Is there another perspective on the problem?
How could this information be wrong?
When Priya wanted to know whether the client’s frustration could also be a problem for other clients, she prompted AI to “summarize the biggest industry concerns and client pain points with this new trading protocol.” Her AI tool quickly replied with a list of complaints. She thought she’d flagged something important and prepared to bring it to her boss. But before doing so, Priya checked the list and discovered that one of the complaints stemmed from data that was two years old, and another was published in a trade blog discussing rumors, not facts. If she had trusted the output without question, she could have hurt her credibility.
Anchoring Your Decisions
With each of the anchors, Priya resisted defaulting to AI’s fast, polished output. Instead she used the leadership cues to create space to bring her judgment forward and lead with intention.
It’s easy to feel a sense of awe or even relief in the face of AI’s growing capabilities. AI is so fast and so confident that it’s easy to second-guess your own thinking and cede control. But AI is neither magic nor omniscient. AI tools can support our decision-making, challenge our assumptions, and help us see around corners, but they don’t understand our context, our relationships, or what matters most to us.

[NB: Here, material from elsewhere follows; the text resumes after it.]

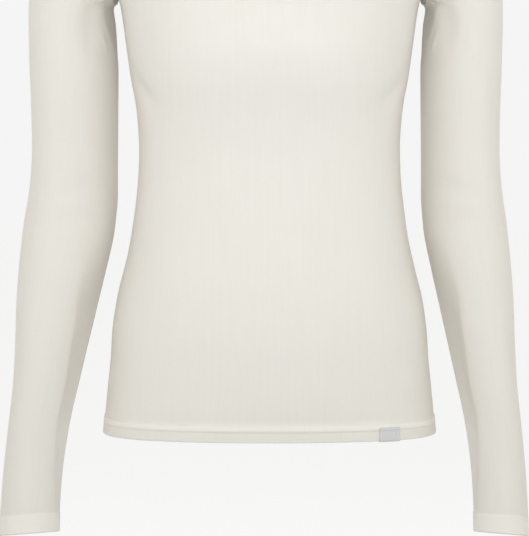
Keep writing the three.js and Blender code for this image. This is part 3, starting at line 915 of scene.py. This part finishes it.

AI is an impressive tool, but it’s not an infallible guide. Don’t let it take charge. The four AI leadership anchors can help you remain in control, clarifying and deepening your own thinking in the process. You’ll lead not just with tools, but with clarity, curiosity, and conviction. Machines typically repeat or enhance what they’ve seen before. It’s humans who can dream up ideas the world has never seen.